> _Task brief_
Write out the data again in full, exactly as it reads.

> _Dataset section_
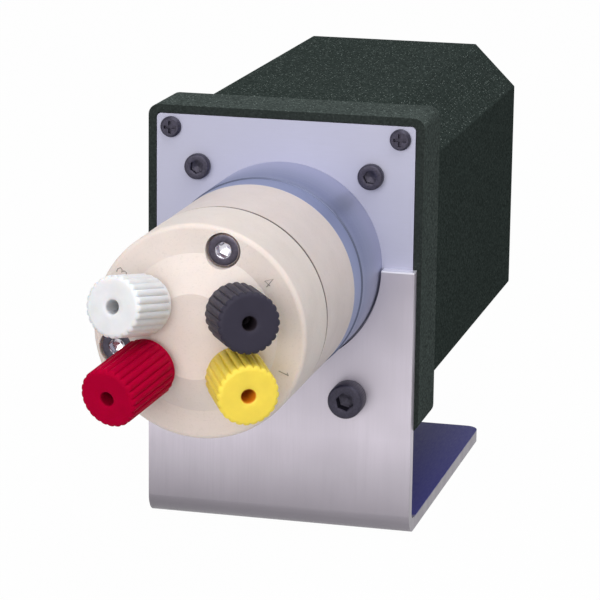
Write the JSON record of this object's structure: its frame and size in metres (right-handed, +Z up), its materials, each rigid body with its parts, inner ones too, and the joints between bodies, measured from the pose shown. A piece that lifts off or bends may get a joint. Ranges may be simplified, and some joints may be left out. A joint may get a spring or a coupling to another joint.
{
  "type": "hplc injection valve",
  "caption": "Motor-driven liquid chromatography valve on an L-shaped bench bracket: round plastic valve head with coloured finger-tight fittings in front of a dark housing.",
  "frame": {"origin": "middle of the underside of the bracket's foot", "axes": "+Z up; +Y away, from the valve's face to the housing's back; +X right, seen from the front"},
  "size_m": [0.0624, 0.2005, 0.094],
  "materials": {
    "cover_paint": "dark crinkle paint",
    "bezel_paint": "dark crinkle paint",
    "panel_paint": "satin black paint",
    "plate_metal": "satin anodised",
    "bracket_metal": "brushed",
    "collar_metal": "satin anodised, bluish",
    "ring_metal": "satin anodised",
    "body_peek": "natural, turned",
    "stator_peek": "natural, turned",
    "nut_slate": "moulded",
    "nut_white": "moulded",
    "nut_crimson": "moulded",
    "nut_yellow": "moulded",
    "ferrule_plastic": "moulded",
    "black_steel": "black oxide",
    "steel": "ground",
    "head_screw_steel": "polished in the hexagon, dull on the rim",
    "spring_steel": "hardened",
    "bearing_steel": "ground",
    "bronze": "sintered",
    "brass": "hobbed",
    "seal_polymer": "filled polymer",
    "hub_metal": "turned",
    "gear_plate_metal": "milled",
    "spider_rubber": "moulded",
    "black_plastic": "moulded",
    "motor_steel": "zinc plated",
    "winding": "varnished",
    "board_green": "solder mask",
    "socket_shell": "tin plated"
  },
  "bodies": {
    "housing": {"rear_cover": "cover_paint", "rear_panel": "panel_paint", "rear_screws": "black_steel", "tie_rods": "steel", "front_bezel": "bezel_paint", "front_plate": "plate_metal", "corner_screws": "black_steel", "plate_screws": "black_steel", "stand_bracket": "bracket_metal", "bracket_screws": "black_steel", "mounting_collar": "collar_metal", "collar_screws": "steel", "clamp_ring": "ring_metal", "valve_body": "body_peek", "stator": "stator_peek", "stator_screws": "head_screw_steel", "dowel_pins": "steel", "thrust_bearing": "bearing_steel", "spring_washers": "spring_steel", "preload_nut": "brass", "stop_pin": "steel", "shaft_bushing": "bronze", "disc_sensor": "black_plastic", "drive_posts": "steel", "gear_plate_front": "gear_plate_metal", "gear_plate_rear": "gear_plate_metal", "gear_spacers": "steel", "stack_screws": "steel", "output_bushings": "bronze", "motor_can": "motor_steel", "motor_front_cap": "motor_steel", "motor_rear_cap": "black_plastic", "motor_screws": "steel", "control_board": "board_green", "board_parts": "black_plastic", "board_posts": "brass", "data_socket": "socket_shell", "socket_posts": "steel", "power_inlet": "black_plastic"},
    "rotor": {"rotor_seal": "seal_polymer", "rotor_pins": "steel", "valve_shaft": "steel", "front_hub": "hub_metal", "coupling_spider": "spider_rubber", "rear_hub": "hub_metal", "encoder_disc": "black_plastic", "output_shaft": "steel", "output_gear": "brass"},
    "idler": {"idler_gear": "brass"},
    "motor_spindle": {"motor_rotor": "winding", "motor_pinion": "brass"},
    "fitting_1": {"ferrule_1": "ferrule_plastic"},
    "grip_1": {"nut_1": "nut_slate"},
    "fitting_2": {"ferrule_2": "ferrule_plastic"},
    "grip_2": {"nut_2": "nut_white"},
    "fitting_3": {"ferrule_3": "ferrule_plastic"},
    "grip_3": {"nut_3": "nut_crimson"},
    "fitting_4": {"ferrule_4": "ferrule_plastic"},
    "grip_4": {"nut_4": "nut_yellow"}
  },
  "joints": [
    {"name": "motor_turn", "type": "hinge", "parent": "housing", "child": "motor_spindle", "pos_m": [0, -0.005, 0.0523], "axis": [0, 1, 0], "range_deg": [0, 1080]},
    {"name": "idler_turn", "type": "hinge", "parent": "housing", "child": "idler", "pos_m": [0.01195, -0.005, 0.05124], "axis": [0, 1, 0], "range_deg": [-360, 0]},
    {"name": "valve_turn", "type": "hinge", "parent": "housing", "child": "rotor", "pos_m": [0, -0.005, 0.0603], "axis": [0, 1, 0], "range_deg": [0, 90]},
    {"name": "nut_1_travel", "type": "slide", "parent": "housing", "child": "fitting_1", "axis": [0.4797, -0.8755, 0.0589], "range_m": [0, 0.00726]},
    {"name": "nut_1_turn", "type": "hinge", "parent": "fitting_1", "child": "grip_1", "pos_m": [0.00842, -0.109, 0.0661], "axis": [0.4797, -0.8755, 0.0589], "range_deg": [0, 2880]},
    {"name": "nut_2_travel", "type": "slide", "parent": "housing", "child": "fitting_2", "axis": [-0.2422, -0.9553, 0.1696], "range_m": [0, 0.00726]},
    {"name": "nut_2_turn", "type": "hinge", "parent": "fitting_2", "child": "grip_2", "pos_m": [-0.0097, -0.109, 0.06625], "axis": [-0.2422, -0.9553, 0.1696], "range_deg": [0, 2880]},
    {"name": "nut_3_travel", "type": "slide", "parent": "housing", "child": "fitting_3", "axis": [-0.2522, -0.9466, -0.2006], "range_m": [0, 0.00726]},
    {"name": "nut_3_turn", "type": "hinge", "parent": "fitting_3", "child": "grip_3", "pos_m": [-0.00888, -0.109, 0.05385], "axis": [-0.2522, -0.9466, -0.2006], "range_deg": [0, 2880]},
    {"name": "nut_4_travel", "type": "slide", "parent": "housing", "child": "fitting_4", "axis": [0.4654, -0.8813, -0.0821], "range_m": [0, 0.00726]},
    {"name": "nut_4_turn", "type": "hinge", "parent": "fitting_4", "child": "grip_4", "pos_m": [0.00857, -0.109, 0.05335], "axis": [0.4654, -0.8813, -0.0821], "range_deg": [0, 2880]}
  ],
  "couplings": [
    {"joint": "idler_turn", "follows": "motor_turn", "ratio": -0.33333},
    {"joint": "valve_turn", "follows": "motor_turn", "ratio": 0.083333},
    {"joint": "nut_1_turn", "follows": "nut_1_travel", "rad_per_m": 6926.4},
    {"joint": "nut_2_turn", "follows": "nut_2_travel", "rad_per_m": 6926.4},
    {"joint": "nut_3_turn", "follows": "nut_3_travel", "rad_per_m": 6926.4},
    {"joint": "nut_4_turn", "follows": "nut_4_travel", "rad_per_m": 6926.4}
  ]
}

> _Result_
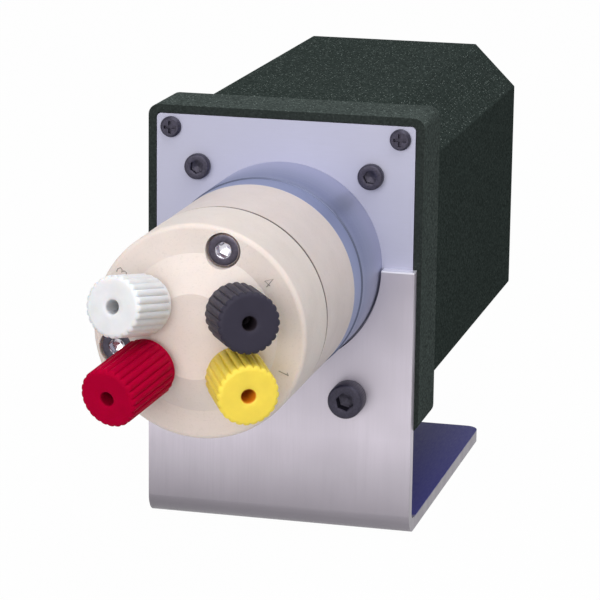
Write the JSON record of this object's structure: its frame and size in metres (right-handed, +Z up), its materials, each rigid body with its parts, inner ones too, and the joints between bodies, measured from the pose shown. A piece that lifts off or bends may get a joint. Ranges may be simplified, and some joints may be left out. A joint may get a spring or a coupling to another joint.
{
  "type": "hplc injection valve",
  "caption": "Motor-driven liquid chromatography valve on an L-shaped bench bracket: round plastic valve head with coloured finger-tight fittings in front of a dark housing.",
  "frame": {"origin": "middle of the underside of the bracket's foot", "axes": "+Z up; +Y away, from the valve's face to the housing's back; +X right, seen from the front"},
  "size_m": [0.0624, 0.2005, 0.094],
  "materials": {
    "cover_paint": "dark crinkle paint",
    "bezel_paint": "dark crinkle paint",
    "panel_paint": "satin black paint",
    "plate_metal": "satin anodised",
    "bracket_metal": "brushed",
    "collar_metal": "satin anodised, bluish",
    "ring_metal": "satin anodised",
    "body_peek": "natural, turned",
    "stator_peek": "natural, turned",
    "nut_slate": "moulded",
    "nut_white": "moulded",
    "nut_crimson": "moulded",
    "nut_yellow": "moulded",
    "ferrule_plastic": "moulded",
    "black_steel": "black oxide",
    "steel": "ground",
    "head_screw_steel": "polished in the hexagon, dull on the rim",
    "spring_steel": "hardened",
    "bearing_steel": "ground",
    "bronze": "sintered",
    "brass": "hobbed",
    "seal_polymer": "filled polymer",
    "hub_metal": "turned",
    "gear_plate_metal": "milled",
    "spider_rubber": "moulded",
    "black_plastic": "moulded",
    "motor_steel": "zinc plated",
    "winding": "varnished",
    "board_green": "solder mask",
    "socket_shell": "tin plated"
  },
  "bodies": {
    "housing": {"rear_cover": "cover_paint", "rear_panel": "panel_paint", "rear_screws": "black_steel", "tie_rods": "steel", "front_bezel": "bezel_paint", "front_plate": "plate_metal", "corner_screws": "black_steel", "plate_screws": "black_steel", "stand_bracket": "bracket_metal", "bracket_screws": "black_steel", "mounting_collar": "collar_metal", "collar_screws": "steel", "clamp_ring": "ring_metal", "valve_body": "body_peek", "stator": "stator_peek", "stator_screws": "head_screw_steel", "dowel_pins": "steel", "thrust_bearing": "bearing_steel", "spring_washers": "spring_steel", "preload_nut": "brass", "stop_pin": "steel", "shaft_bushing": "bronze", "disc_sensor": "black_plastic", "drive_posts": "steel", "gear_plate_front": "gear_plate_metal", "gear_plate_rear": "gear_plate_metal", "gear_spacers": "steel", "stack_screws": "steel", "output_bushings": "bronze", "motor_can": "motor_steel", "motor_front_cap": "motor_steel", "motor_rear_cap": "black_plastic", "motor_screws": "steel", "control_board": "board_green", "board_parts": "black_plastic", "board_posts": "brass", "data_socket": "socket_shell", "socket_posts": "steel", "power_inlet": "black_plastic"},
    "rotor": {"rotor_seal": "seal_polymer", "rotor_pins": "steel", "valve_shaft": "steel", "front_hub": "hub_metal", "coupling_spider": "spider_rubber", "rear_hub": "hub_metal", "encoder_disc": "black_plastic", "output_shaft": "steel", "output_gear": "brass"},
    "idler": {"idler_gear": "brass"},
    "motor_spindle": {"motor_rotor": "winding", "motor_pinion": "brass"},
    "fitting_1": {"ferrule_1": "ferrule_plastic"},
    "grip_1": {"nut_1": "nut_slate"},
    "fitting_2": {"ferrule_2": "ferrule_plastic"},
    "grip_2": {"nut_2": "nut_white"},
    "fitting_3": {"ferrule_3": "ferrule_plastic"},
    "grip_3": {"nut_3": "nut_crimson"},
    "fitting_4": {"ferrule_4": "ferrule_plastic"},
    "grip_4": {"nut_4": "nut_yellow"}
  },
  "joints": [
    {"name": "motor_turn", "type": "hinge", "parent": "housing", "child": "motor_spindle", "pos_m": [0, -0.005, 0.0523], "axis": [0, 1, 0], "range_deg": [0, 1080]},
    {"name": "idler_turn", "type": "hinge", "parent": "housing", "child": "idler", "pos_m": [0.01195, -0.005, 0.05124], "axis": [0, 1, 0], "range_deg": [-360, 0]},
    {"name": "valve_turn", "type": "hinge", "parent": "housing", "child": "rotor", "pos_m": [0, -0.005, 0.0603], "axis": [0, 1, 0], "range_deg": [0, 90]},
    {"name": "nut_1_travel", "type": "slide", "parent": "housing", "child": "fitting_1", "axis": [0.4797, -0.8755, 0.0589], "range_m": [0, 0.00726]},
    {"name": "nut_1_turn", "type": "hinge", "parent": "fitting_1", "child": "grip_1", "pos_m": [0.00842, -0.109, 0.0661], "axis": [0.4797, -0.8755, 0.0589], "range_deg": [0, 2880]},
    {"name": "nut_2_travel", "type": "slide", "parent": "housing", "child": "fitting_2", "axis": [-0.2422, -0.9553, 0.1696], "range_m": [0, 0.00726]},
    {"name": "nut_2_turn", "type": "hinge", "parent": "fitting_2", "child": "grip_2", "pos_m": [-0.0097, -0.109, 0.06625], "axis": [-0.2422, -0.9553, 0.1696], "range_deg": [0, 2880]},
    {"name": "nut_3_travel", "type": "slide", "parent": "housing", "child": "fitting_3", "axis": [-0.2522, -0.9466, -0.2006], "range_m": [0, 0.00726]},
    {"name": "nut_3_turn", "type": "hinge", "parent": "fitting_3", "child": "grip_3", "pos_m": [-0.00888, -0.109, 0.05385], "axis": [-0.2522, -0.9466, -0.2006], "range_deg": [0, 2880]},
    {"name": "nut_4_travel", "type": "slide", "parent": "housing", "child": "fitting_4", "axis": [0.4654, -0.8813, -0.0821], "range_m": [0, 0.00726]},
    {"name": "nut_4_turn", "type": "hinge", "parent": "fitting_4", "child": "grip_4", "pos_m": [0.00857, -0.109, 0.05335], "axis": [0.4654, -0.8813, -0.0821], "range_deg": [0, 2880]}
  ],
  "couplings": [
    {"joint": "idler_turn", "follows": "motor_turn", "ratio": -0.33333},
    {"joint": "valve_turn", "follows": "motor_turn", "ratio": 0.083333},
    {"joint": "nut_1_turn", "follows": "nut_1_travel", "rad_per_m": 6926.4},
    {"joint": "nut_2_turn", "follows": "nut_2_travel", "rad_per_m": 6926.4},
    {"joint": "nut_3_turn", "follows": "nut_3_travel", "rad_per_m": 6926.4},
    {"joint": "nut_4_turn", "follows": "nut_4_travel", "rad_per_m": 6926.4}
  ]
}